New York- Uçak New York’a iner inmez gördüğüm ilk Amerikalıya, haliyle pasaport kontrolündeki görevliye sordum: “Trump mı Hillary mi?” Malum, Amerikalılar rahat insanlardır. Karşımdaki görevli resmi bir makamda oluşuna hiç aldırış etmeden cevabı yapıştırdı. “Tabii ki Trump.”
Soyadından, İrlanda kökenli olduğunu çıkarmıştım. 40’lı yaşlarda, iyi aile babası tipli, muhtemelen Queens gibi bir banliyöde oturan biriydi. Ben sormadan kendisi nedenini anlatmaya başladı.

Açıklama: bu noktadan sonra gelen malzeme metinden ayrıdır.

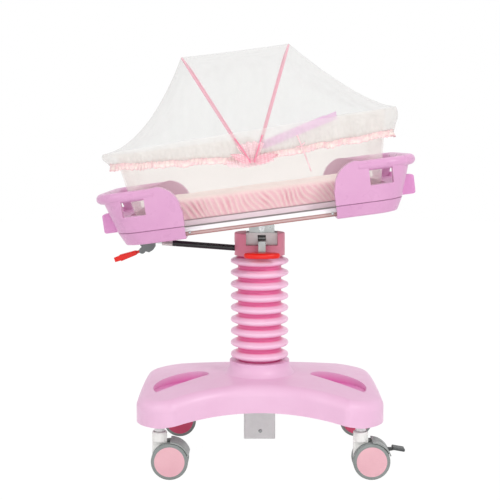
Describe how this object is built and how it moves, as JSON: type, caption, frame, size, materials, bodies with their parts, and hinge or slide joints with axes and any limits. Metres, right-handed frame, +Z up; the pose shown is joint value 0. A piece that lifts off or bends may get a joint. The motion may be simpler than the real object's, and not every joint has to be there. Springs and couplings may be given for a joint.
{
  "type": "hospital bassinet",
  "caption": "Clear bassinet tub in a tilting tray on a bellows-covered gas-lift column, with a wheeled base, folding net canopy and mattress.",
  "frame": {"origin": "middle of the object's box, on the floor", "axes": "+Z up, +X towards the head end, which is the raised end, -Y towards the front"},
  "size_m": [0.8596, 0.4942, 1.1678],
  "materials": {
    "caster_nylon": "satin moulded nylon",
    "caster_tread": "matt grey rubber",
    "caster_disc": "satin moulded",
    "pedal_nylon": "satin moulded",
    "base_moulding": "glossy moulded",
    "frame_steel": "powder coated",
    "column_steel": "polished",
    "foot_enamel": "white enamel",
    "screw_steel": "zinc plated",
    "bush_nylon": "natural nylon",
    "spring_black": "gloss black",
    "spring_rod": "polished",
    "bellows_rubber": "satin",
    "head_moulding": "glossy moulded",
    "bracket_steel": "grey enamel",
    "paddle_steel": "grey enamel",
    "paddle_plastic": "glossy moulded",
    "sleeve_clear": "clear sleeve",
    "release_alloy": "dark enamel",
    "lever_plastic": "glossy moulded",
    "tray_steel": "white enamel",
    "pan_plastic": "white moulded",
    "shroud_moulding": "glossy moulded",
    "bumper_rubber": "satin",
    "tub_acrylic": "clear acrylic",
    "strip_vinyl": "satin vinyl",
    "board_vinyl": "board in a lilac vinyl cover",
    "mattress_cover": "satin quilted cover",
    "net_fabric": "fine white net",
    "hoop_steel": "white enamel",
    "clip_nylon": "white moulded",
    "bow_organza": "dotted organza"
  },
  "bodies": {
    "base": {"base_cover": "base_moulding", "base_frame": "frame_steel", "column_foot": "foot_enamel", "foot_screw": "screw_steel", "outer_column": "column_steel", "column_bush": "bush_nylon", "lift_spring_cylinder": "spring_black"},
    "column": {"inner_column": "column_steel", "lift_spring_rod": "spring_rod", "bellows": "bellows_rubber", "column_head": "head_moulding", "head_bracket": "bracket_steel", "tilt_ears": "bracket_steel", "pivot_bolt": "screw_steel", "spring_clevis": "bracket_steel"},
    "height_paddle": {"paddle_arm": "paddle_steel", "paddle_grip": "paddle_plastic"},
    "tray": {"tray_frame": "tray_steel", "spring_bracket": "tray_steel", "tray_pan": "pan_plastic", "rail_screws": "screw_steel", "right_upper_shroud": "shroud_moulding", "left_upper_shroud": "shroud_moulding", "right_lower_shroud": "shroud_moulding", "left_lower_shroud": "shroud_moulding", "right_bumpers": "bumper_rubber", "left_bumpers": "bumper_rubber"},
    "tilt_spring": {"tilt_spring_tube": "spring_black", "tilt_spring_collar": "sleeve_clear"},
    "tilt_rod": {"tilt_spring_rod": "spring_rod", "release_head": "release_alloy"},
    "release_lever": {"release_lever": "lever_plastic"},
    "tub": {"tub": "tub_acrylic", "tub_edge_guards": "strip_vinyl"},
    "mattress": {"mattress_board": "board_vinyl", "mattress": "mattress_cover"},
    "net": {"net": "net_fabric", "net_ruffle": "net_fabric", "hoop_clips": "clip_nylon", "bow": "bow_organza"},
    "left_hoop": {"left_hoop": "hoop_steel"},
    "right_hoop": {"right_hoop": "hoop_steel"},
    "caster_front_left_fork": {"caster_front_left_housing": "caster_nylon", "caster_front_left_guard": "caster_nylon"},
    "caster_front_left_wheels": {"caster_front_left_tyres": "caster_tread", "caster_front_left_discs": "caster_disc"},
    "caster_front_right_fork": {"caster_front_right_housing": "caster_nylon", "caster_front_right_guard": "caster_nylon"},
    "caster_front_right_wheels": {"caster_front_right_tyres": "caster_tread", "caster_front_right_discs": "caster_disc"},
    "caster_front_right_pedal": {"caster_front_right_pedal": "pedal_nylon"},
    "caster_rear_left_fork": {"caster_rear_left_housing": "caster_nylon", "caster_rear_left_guard": "caster_nylon"},
    "caster_rear_left_wheels": {"caster_rear_left_tyres": "caster_tread", "caster_rear_left_discs": "caster_disc"},
    "caster_rear_left_pedal": {"caster_rear_left_pedal": "pedal_nylon"},
    "caster_rear_right_fork": {"caster_rear_right_housing": "caster_nylon", "caster_rear_right_guard": "caster_nylon"},
    "caster_rear_right_wheels": {"caster_rear_right_tyres": "caster_tread", "caster_rear_right_discs": "caster_disc"}
  },
  "joints": [
    {"name": "column_lift", "type": "slide", "parent": "base", "child": "column", "axis": [0, 0, 1], "range_m": [-0.05, 0.16], "deforming": ["bellows"]},
    {"name": "paddle_squeeze", "type": "hinge", "parent": "column", "child": "height_paddle", "pos_m": [0.01643, -0.012, 0.634], "axis": [-1, 0, 0], "range_deg": [0, 8], "stiffness_Nm_per_rad": 3, "springref_deg": -2.86},
    {"name": "tray_tilt", "type": "hinge", "parent": "column", "child": "tray", "pos_m": [0.01643, 0, 0.6646], "axis": [0, -1, 0], "range_deg": [-7.5, 4.5]},
    {"name": "spring_swing", "type": "hinge", "parent": "column", "child": "tilt_spring", "pos_m": [-0.04327, 0, 0.604], "axis": [0, -1, 0], "range_deg": [-9.5, 6.5]},
    {"name": "spring_stroke", "type": "slide", "parent": "tilt_spring", "child": "tilt_rod", "axis": [-0.9972, 0, 0.075], "range_m": [-0.007, 0.011]},
    {"name": "lever_squeeze", "type": "hinge", "parent": "tilt_rod", "child": "release_lever", "pos_m": [-0.32427, 0, 0.598], "axis": [0, 1, 0], "range_deg": [0, 12], "stiffness_Nm_per_rad": 2, "springref_deg": -2.86},
    {"name": "tub_lift_out", "type": "slide", "parent": "tray", "child": "tub", "axis": [-0.1305, 0, 0.9914], "range_m": [0, 0.2]},
    {"name": "mattress_lift_out", "type": "slide", "parent": "tub", "child": "mattress", "axis": [-0.1305, 0, 0.9914], "range_m": [0, 0.12]},
    {"name": "net_lift_off", "type": "slide", "parent": "tub", "child": "net", "axis": [-0.1305, 0, 0.9914], "range_m": [0, 0.12]},
    {"name": "left_hoop_fold", "type": "hinge", "parent": "net", "child": "left_hoop", "pos_m": [-0.02165, 0, 0.85425], "axis": [0, -1, 0], "range_deg": [0, 50], "deforming": ["net"]},
    {"name": "right_hoop_fold", "type": "hinge", "parent": "net", "child": "right_hoop", "pos_m": [0.00016, 0, 0.85712], "axis": [0, 1, 0], "range_deg": [0, 46.5]},
    {"name": "caster_front_left_swivel", "type": "hinge", "parent": "base", "child": "caster_front_left_fork", "pos_m": [-0.26177, -0.2055, 0.128], "axis": [0, 0, 1], "continuous": true},
    {"name": "caster_front_left_roll", "type": "hinge", "parent": "caster_front_left_fork", "child": "caster_front_left_wheels", "pos_m": [-0.23377, -0.2055, 0.05], "axis": [0, 1, 0], "continuous": true},
    {"name": "caster_front_right_swivel", "type": "hinge", "parent": "base", "child": "caster_front_right_fork", "pos_m": [0.28323, -0.2055, 0.128], "axis": [0, 0, 1], "continuous": true},
    {"name": "caster_front_right_roll", "type": "hinge", "parent": "caster_front_right_fork", "child": "caster_front_right_wheels", "pos_m": [0.31123, -0.2055, 0.05], "axis": [0, 1, 0], "continuous": true},
    {"name": "caster_front_right_brake", "type": "hinge", "parent": "caster_front_right_fork", "child": "caster_front_right_pedal", "pos_m": [0.34223, -0.2055, 0.076], "axis": [0, 1, 0], "range_deg": [0, 14]},
    {"name": "caster_rear_left_swivel", "type": "hinge", "parent": "base", "child": "caster_rear_left_fork", "pos_m": [-0.26177, 0.2055, 0.128], "axis": [0, 0, 1], "continuous": true},
    {"name": "caster_rear_left_roll", "type": "hinge", "parent": "caster_rear_left_fork", "child": "caster_rear_left_wheels", "pos_m": [-0.23377, 0.2055, 0.05], "axis": [0, 1, 0], "continuous": true},
    {"name": "caster_rear_left_brake", "type": "hinge", "parent": "caster_rear_left_fork", "child": "caster_rear_left_pedal", "pos_m": [-0.20277, 0.2055, 0.076], "axis": [0, 1, 0], "range_deg": [0, 14]},
    {"name": "caster_rear_right_swivel", "type": "hinge", "parent": "base", "child": "caster_rear_right_fork", "pos_m": [0.28323, 0.2055, 0.128], "axis": [0, 0, 1], "continuous": true},
    {"name": "caster_rear_right_roll", "type": "hinge", "parent": "caster_rear_right_fork", "child": "caster_rear_right_wheels", "pos_m": [0.31123, 0.2055, 0.05], "axis": [0, 1, 0], "continuous": true}
  ],
  "couplings": [
    {"joint": "spring_swing", "follows": "tray_tilt", "ratio": 1.19},
    {"joint": "spring_stroke", "follows": "tray_tilt", "m_per_rad": -0.0655},
    {"joint": "right_hoop_fold", "follows": "left_hoop_fold", "ratio": 0.92}
  ]
}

“Bazı şeylerin değişmesi şart. Değişim gerekiyor. Bu ülke böyle gidemez.” Doğrudan söylemese de, bu sözlerin aynı Brexit referandumunda İngiltere’de olduğu gibi, göçmenlere ve ABD’de son günlerde hızla artan ve çoğunlukla Müslüman kökenli ABD’li göçmenlerden gelen bireysel terör eylemlerine yönelik bir tepki olduğu belliydi. Konuşmaya son derece meraklı görevli, ben sormadan devam etti: “Sadece göç ya da terör meselesi değil. Ekonomi dahil her şeyin değişmesi gerekiyor. Ben Cumhuriyetçi değilim. Bill Clinton’a oy verdim. Bugün aday olsa yine veririm. Ama bu seçimde oyum Trump’a.”